Rz. 187
Ist eine umfassende Klärung der Rechtmäßigkeit von Kündigungen durch einen Interessenausgleich nicht möglich, so kann der Insolvenzverwalter die soziale Rechtfertigung der geplanten Entlassungen in einem besonderen Beschlussverfahren durch das Arbeitsgericht feststellen lassen.[169] In den in § 126 Abs. 1 S. 1 InsO geregelten Fällen kann der Insolvenzverwalter beim Arbeitsgericht eine Feststellung beantragen, dass die Kündigung bestimmter, namentlich genannter Arbeitnehmer durch dringende betriebliche Erfordernisse bedingt und sozial gerechtfertigt ist.
Rz. 188
Die Vorschrift ergänzt somit die Regelung des § 125 InsO. Kommt also ein entsprechender Interessenausgleich zwischen dem Betriebsrat und Insolvenzverwalter nicht zustande,
▪ | weil kein Betriebsrat vorhanden ist oder |
▪ | weil keine Einigung zwischen Betriebsrat und Insolvenzverwalter erzielt wird, |
kann der Insolvenzverwalter beim Arbeitsgericht gem. § 126 InsO die Feststellung beantragen, dass die Kündigung der Arbeitsverhältnisse bestimmter, im Antrag genau bezeichneter Arbeitnehmer durch dringende betriebliche Erfordernisse bedingt und sozial gerechtfertigt ist.[170]
Rz. 189
Das Beschlussverfahren nach § 126 InsO ist auch dann (noch) zulässig, wenn die Kündigung der im Antrag bezeichneten Arbeitnehmer schon zuvor erfolgt ist[171] oder wenn nach einem Interessenausgleich nach § 125 InsO wegen einer weiteren Betriebsänderung ein Interessenausgleich nicht zustande kommt.[172]
Rz. 190
Ist für die gekündigten Arbeitnehmer die dreiwöchige Klagefrist abgelaufen, ohne dass eine Kündigungsschutzklage erhoben wurde, besteht für die Durch- oder Fortführung des Verfahrens nach § 126 InsO jedoch kein Rechtsschutzinteresse mehr.[173]
Rz. 191
Die Sozialauswahl kann vom Arbeitsgericht gem. § 126 Abs. 1 S. 2 InsO nur noch im Hinblick auf die Dauer der Betriebszugehörigkeit, das Lebensalter und die Unterhaltspflichten nachgeprüft werden.[174]
Rz. 192
Hinweis
Anders als im Verfahren nach § 125 InsO erfolgt hier jedoch keine Beweislastumkehr bzw. keine Einschränkung der Prüfungskompetenz, so dass das Arbeitsgericht uneingeschränkt die Wirksamkeit der Kündigungen überprüft.

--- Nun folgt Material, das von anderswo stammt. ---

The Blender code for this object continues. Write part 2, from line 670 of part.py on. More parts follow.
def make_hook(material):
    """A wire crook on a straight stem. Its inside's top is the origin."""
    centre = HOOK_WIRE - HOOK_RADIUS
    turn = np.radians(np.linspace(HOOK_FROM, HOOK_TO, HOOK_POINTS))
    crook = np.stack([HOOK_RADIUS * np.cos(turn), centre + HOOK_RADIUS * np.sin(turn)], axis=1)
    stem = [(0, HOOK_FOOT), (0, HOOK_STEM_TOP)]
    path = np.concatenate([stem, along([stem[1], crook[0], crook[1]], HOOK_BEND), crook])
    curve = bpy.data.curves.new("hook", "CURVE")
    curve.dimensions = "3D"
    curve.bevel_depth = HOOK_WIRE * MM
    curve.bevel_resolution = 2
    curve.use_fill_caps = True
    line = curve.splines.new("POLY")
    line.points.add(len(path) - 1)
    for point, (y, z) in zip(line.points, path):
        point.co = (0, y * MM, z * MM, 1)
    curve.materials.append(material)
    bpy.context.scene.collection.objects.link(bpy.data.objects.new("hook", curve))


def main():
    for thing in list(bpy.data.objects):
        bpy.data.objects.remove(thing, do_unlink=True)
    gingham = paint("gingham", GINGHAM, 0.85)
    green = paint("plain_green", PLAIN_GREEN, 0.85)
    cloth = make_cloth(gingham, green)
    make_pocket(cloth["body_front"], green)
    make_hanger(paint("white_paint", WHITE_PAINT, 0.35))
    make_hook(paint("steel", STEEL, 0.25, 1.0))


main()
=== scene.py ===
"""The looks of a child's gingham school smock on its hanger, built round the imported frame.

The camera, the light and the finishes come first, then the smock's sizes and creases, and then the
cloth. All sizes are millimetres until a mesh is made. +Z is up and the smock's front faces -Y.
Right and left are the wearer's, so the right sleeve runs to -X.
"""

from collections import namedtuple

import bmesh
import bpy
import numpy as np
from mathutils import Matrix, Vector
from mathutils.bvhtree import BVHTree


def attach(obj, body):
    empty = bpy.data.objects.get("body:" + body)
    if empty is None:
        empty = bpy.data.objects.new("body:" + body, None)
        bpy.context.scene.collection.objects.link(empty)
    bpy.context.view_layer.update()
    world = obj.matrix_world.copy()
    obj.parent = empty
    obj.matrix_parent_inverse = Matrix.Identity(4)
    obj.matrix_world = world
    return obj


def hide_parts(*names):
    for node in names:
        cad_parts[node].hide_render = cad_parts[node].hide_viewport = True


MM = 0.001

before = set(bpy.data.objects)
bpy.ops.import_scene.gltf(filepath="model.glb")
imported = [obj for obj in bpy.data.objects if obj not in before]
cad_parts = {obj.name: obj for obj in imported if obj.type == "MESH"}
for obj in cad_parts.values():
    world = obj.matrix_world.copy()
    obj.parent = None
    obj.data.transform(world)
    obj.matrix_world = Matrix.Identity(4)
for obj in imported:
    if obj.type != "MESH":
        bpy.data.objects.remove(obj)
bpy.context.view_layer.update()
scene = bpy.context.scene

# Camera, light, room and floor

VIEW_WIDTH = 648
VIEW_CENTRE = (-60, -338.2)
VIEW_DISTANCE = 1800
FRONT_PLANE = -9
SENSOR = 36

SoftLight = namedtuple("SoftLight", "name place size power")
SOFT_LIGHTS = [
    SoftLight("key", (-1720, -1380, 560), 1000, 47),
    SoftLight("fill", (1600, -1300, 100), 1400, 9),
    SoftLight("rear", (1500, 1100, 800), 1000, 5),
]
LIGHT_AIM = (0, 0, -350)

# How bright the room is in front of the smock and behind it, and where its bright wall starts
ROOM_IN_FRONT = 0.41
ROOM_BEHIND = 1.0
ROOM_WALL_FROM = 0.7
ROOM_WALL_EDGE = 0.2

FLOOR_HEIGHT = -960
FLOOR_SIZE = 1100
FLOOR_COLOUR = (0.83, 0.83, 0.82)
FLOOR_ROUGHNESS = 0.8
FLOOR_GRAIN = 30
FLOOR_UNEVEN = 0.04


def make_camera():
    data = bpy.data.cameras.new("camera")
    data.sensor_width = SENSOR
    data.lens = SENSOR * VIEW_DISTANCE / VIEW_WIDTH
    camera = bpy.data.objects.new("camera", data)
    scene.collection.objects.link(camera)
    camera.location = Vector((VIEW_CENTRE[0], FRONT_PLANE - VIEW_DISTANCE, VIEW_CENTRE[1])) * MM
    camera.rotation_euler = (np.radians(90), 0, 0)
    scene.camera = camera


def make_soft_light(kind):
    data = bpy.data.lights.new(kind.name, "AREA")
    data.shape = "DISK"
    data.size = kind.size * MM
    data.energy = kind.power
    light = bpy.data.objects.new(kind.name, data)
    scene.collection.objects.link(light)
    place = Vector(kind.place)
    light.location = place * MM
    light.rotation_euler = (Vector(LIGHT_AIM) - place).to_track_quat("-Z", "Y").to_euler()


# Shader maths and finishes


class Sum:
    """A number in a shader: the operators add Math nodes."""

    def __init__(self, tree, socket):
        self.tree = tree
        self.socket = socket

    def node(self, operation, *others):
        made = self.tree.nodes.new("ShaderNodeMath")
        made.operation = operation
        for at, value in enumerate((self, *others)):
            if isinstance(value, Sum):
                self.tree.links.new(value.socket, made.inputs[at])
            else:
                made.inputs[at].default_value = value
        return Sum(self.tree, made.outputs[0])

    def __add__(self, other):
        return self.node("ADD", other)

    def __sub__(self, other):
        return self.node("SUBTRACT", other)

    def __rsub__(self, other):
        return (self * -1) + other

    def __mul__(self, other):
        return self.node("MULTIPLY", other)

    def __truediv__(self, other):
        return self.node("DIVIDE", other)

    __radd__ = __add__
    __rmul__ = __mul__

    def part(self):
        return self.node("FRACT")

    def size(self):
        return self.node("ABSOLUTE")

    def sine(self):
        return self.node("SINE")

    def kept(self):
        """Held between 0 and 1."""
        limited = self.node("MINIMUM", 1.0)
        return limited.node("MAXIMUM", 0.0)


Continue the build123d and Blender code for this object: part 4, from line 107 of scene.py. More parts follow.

Die Überprüfung der Sozialauswahl ist jedoch wiederum wie bei § 125 InsO auf die Dauer der Betriebszugehörigkeit, das Lebensalter und die Unterhaltspflichten beschränkt. Eine Einschränkung der gerichtlichen Überprüfung auf grobe Fehlerhaftigkeit wie in § 125 InsO ist allerdings nicht vorgesehen.
Rz. 193
Hinweis
Beachtet werden muss aber auch hier, dass die Erstellung und Unterzeichnung einer Namensliste der zu kündigenden Arbeitnehmer im Rahmen eines Beschlussverfahrens gem. § 126 InsO nicht die ordnungsgemäße Anhörung des Betriebsrates gem. § 102 BetrVG ersetzt.[175] Ob zuvor der Betriebsrat gem. § 102 BetrVG angehört werden muss, ist zwar in der Literatur streitig.[176] Das BAG hat aber zur Regelung des § 1 Abs. 5 KSchG in der bis zum 31.12.1998 geltenden Fassung entschieden, dass ein Interessenausgleich mit Namensliste nicht die Anforderungen an die Betriebsratsanhörung herabsetzt.[177] Warum im Falle eines Verfahrens nach § 126 InsO etwas anderes gelten sollte, ist nicht nachvollziehbar.